Ne yazık ki, yaşınız ilerledikçe bu oranları korumak da zorlaşıyor. Çünkü ideal kilonuz, doğum günü pastanızdaki mumlar gibi yıldan yıla artış göstermiyor. Bir aralıkta duruyor ve orada kalabilmek için daha sıkı ve akıllıca çalışmanız gerekiyor. Zira yaşınız artarken, kas dostu büyüme hormonunuz (HGH) da azalıyor.
Travers, HGH’yi “lipit yiyici hormon” olarak tanımlıyor. Yani büyümeyi sağlamak için vücudunuzdaki yağlarla besleniyor ve yağ yakımını teşvik ediyor. Ama yaşlandıkça daha az salgılanmaya
başlıyor. Siz de azalan kas kütleniz ve gevşeyen vücudunuzla zorlu bir mücadele içine giriyorsunuz.

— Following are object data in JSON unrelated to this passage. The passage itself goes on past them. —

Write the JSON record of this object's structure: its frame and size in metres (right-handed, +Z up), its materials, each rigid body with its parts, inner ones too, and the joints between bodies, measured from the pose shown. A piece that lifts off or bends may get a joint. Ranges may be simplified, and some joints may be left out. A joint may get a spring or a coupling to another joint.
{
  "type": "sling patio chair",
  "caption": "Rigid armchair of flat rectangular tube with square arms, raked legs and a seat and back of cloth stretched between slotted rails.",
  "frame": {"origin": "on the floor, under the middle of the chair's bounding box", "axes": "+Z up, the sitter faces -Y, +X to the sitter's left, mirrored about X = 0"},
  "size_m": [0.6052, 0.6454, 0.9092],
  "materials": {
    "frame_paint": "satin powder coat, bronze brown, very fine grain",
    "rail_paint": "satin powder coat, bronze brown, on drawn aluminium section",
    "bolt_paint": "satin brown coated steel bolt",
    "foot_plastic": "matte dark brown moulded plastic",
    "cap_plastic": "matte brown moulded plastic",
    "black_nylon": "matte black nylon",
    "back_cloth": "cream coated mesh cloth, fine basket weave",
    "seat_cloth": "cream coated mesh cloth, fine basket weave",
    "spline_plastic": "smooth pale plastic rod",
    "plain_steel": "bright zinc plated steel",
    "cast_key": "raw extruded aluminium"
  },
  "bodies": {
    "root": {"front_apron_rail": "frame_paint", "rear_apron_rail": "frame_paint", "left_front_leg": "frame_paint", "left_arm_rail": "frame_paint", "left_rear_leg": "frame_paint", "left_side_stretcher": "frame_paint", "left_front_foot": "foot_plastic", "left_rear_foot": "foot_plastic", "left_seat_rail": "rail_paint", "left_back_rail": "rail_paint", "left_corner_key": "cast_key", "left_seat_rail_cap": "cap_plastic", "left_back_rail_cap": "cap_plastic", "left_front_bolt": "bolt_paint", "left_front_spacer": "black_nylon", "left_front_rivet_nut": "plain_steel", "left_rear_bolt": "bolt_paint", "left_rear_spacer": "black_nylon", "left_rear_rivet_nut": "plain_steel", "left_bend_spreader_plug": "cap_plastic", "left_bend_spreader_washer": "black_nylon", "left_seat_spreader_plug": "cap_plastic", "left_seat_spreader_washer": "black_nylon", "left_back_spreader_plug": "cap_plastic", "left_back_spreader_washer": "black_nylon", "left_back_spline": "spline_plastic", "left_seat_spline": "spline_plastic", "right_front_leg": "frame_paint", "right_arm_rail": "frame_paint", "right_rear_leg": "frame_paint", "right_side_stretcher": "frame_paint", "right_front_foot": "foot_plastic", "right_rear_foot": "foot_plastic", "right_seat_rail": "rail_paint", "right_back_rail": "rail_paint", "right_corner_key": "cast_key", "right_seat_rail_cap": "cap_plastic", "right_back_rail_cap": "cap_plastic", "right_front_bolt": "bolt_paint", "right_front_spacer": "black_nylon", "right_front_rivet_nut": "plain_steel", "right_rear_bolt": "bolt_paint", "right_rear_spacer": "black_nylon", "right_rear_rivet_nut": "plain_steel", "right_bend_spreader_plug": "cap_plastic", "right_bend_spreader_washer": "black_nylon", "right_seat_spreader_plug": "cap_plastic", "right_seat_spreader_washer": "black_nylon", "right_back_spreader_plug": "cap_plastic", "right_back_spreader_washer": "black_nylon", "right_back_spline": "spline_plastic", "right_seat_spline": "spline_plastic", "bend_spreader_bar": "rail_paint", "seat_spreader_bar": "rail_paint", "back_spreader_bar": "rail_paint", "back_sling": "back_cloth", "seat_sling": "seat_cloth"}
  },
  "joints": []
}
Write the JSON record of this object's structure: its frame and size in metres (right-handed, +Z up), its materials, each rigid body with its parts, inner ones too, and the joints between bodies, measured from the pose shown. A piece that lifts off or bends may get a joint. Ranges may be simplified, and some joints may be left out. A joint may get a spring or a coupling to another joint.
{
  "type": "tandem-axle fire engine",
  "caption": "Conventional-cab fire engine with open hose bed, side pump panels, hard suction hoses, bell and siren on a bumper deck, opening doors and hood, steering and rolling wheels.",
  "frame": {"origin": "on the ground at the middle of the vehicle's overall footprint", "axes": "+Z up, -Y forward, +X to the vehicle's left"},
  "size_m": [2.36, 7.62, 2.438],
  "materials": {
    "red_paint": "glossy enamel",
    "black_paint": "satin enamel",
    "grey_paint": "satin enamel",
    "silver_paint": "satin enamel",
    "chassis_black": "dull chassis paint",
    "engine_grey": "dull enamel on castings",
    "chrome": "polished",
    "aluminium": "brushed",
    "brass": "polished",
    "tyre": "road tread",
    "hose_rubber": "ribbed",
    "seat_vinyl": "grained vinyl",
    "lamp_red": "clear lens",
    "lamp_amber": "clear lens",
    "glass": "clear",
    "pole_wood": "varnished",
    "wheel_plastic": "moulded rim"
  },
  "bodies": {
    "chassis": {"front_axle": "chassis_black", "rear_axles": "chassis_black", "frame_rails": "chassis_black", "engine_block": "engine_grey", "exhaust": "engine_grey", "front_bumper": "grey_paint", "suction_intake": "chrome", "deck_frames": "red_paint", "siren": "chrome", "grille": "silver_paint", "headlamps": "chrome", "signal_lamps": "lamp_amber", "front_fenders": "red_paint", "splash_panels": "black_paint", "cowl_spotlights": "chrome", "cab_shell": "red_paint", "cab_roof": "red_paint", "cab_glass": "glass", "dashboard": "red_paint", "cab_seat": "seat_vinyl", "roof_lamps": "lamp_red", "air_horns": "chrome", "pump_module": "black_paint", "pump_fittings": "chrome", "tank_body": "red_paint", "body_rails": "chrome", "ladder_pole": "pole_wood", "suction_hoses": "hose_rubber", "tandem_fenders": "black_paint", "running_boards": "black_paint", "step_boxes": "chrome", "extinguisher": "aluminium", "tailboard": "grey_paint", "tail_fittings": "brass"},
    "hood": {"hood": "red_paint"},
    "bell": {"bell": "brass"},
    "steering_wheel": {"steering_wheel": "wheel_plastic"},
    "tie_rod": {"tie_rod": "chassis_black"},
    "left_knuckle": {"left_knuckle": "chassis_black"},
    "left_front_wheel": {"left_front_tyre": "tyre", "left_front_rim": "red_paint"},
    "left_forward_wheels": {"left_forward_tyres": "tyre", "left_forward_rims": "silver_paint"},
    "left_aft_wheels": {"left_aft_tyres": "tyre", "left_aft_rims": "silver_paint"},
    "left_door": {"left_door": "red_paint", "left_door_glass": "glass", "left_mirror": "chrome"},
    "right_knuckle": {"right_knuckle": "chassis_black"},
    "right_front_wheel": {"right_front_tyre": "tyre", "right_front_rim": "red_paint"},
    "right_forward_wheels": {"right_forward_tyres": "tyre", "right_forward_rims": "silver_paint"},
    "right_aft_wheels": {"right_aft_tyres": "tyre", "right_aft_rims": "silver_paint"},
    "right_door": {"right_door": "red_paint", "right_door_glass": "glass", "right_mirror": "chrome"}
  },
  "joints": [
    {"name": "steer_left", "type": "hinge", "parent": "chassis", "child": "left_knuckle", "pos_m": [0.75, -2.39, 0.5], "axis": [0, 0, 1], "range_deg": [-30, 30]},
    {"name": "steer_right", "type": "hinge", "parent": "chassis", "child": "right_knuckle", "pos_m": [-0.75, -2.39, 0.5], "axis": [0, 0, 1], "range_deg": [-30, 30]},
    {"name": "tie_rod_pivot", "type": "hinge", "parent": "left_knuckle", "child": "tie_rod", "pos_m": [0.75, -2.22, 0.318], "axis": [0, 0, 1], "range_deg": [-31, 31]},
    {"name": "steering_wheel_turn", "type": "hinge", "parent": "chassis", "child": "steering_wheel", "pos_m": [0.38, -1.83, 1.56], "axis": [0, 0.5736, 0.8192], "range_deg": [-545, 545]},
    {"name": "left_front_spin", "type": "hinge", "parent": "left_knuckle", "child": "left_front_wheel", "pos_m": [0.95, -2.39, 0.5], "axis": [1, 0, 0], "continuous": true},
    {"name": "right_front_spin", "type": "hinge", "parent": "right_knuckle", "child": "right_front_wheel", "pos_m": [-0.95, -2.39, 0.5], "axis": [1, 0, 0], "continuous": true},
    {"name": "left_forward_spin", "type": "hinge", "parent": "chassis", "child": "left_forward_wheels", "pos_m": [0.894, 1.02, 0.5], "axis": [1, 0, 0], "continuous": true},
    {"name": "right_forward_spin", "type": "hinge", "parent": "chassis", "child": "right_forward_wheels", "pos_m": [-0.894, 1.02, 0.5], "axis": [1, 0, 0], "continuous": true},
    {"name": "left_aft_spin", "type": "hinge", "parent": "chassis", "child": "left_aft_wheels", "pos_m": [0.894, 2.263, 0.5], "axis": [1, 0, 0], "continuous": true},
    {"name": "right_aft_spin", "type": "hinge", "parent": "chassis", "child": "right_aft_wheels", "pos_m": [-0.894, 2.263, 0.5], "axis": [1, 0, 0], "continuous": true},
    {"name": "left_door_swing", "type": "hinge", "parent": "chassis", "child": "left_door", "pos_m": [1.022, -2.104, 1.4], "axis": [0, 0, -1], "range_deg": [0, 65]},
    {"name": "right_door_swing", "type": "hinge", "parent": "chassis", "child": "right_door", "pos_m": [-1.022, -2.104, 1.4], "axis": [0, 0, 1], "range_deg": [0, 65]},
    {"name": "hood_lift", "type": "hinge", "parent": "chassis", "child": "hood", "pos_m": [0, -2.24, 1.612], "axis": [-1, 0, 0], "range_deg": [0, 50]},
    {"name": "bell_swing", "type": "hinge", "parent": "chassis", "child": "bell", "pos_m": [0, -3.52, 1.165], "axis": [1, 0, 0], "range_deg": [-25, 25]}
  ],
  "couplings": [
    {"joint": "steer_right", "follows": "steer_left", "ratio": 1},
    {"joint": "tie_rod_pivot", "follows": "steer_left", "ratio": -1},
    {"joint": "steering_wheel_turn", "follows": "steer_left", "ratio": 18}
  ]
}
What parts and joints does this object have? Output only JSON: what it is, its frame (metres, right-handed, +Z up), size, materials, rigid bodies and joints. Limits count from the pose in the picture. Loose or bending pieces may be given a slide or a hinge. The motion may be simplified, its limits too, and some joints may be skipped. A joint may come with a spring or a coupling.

Öte yandan büyüme hormonu seviyeleri kişiden kişiye değişir. Bazısı 40 yaşına kadar yüksek oranda HGH salgılayabiliyor ve orta yaşına kadar yağsız kas kütlesini korumada güçlük yaşamıyor. Fry, yine de herkese uyabilecek temel bir yaklaşım tavsiye ediyor: “Aktiviteye göre kalori harcamak.” Eğer o gün az enerji harcadıysanız, az yemeniz gerekiyor. Önünüzde basit bir seçim var: Kilo almamak için masadan uzak durun veya yediklerinizi yakmak için spor salonunda fazla mesai yapın.
Sözün özü, ideal bir kilo yok ama hedefleyebileceğiniz bir vücut kompozisyonu var. Yüzde 8 ila 21 arasında yağ oranına sahip olmak, sizi hastalıklardan korurken; tek haneli rakamlara yaklaşmak için sabır ve irade gücü sağlar.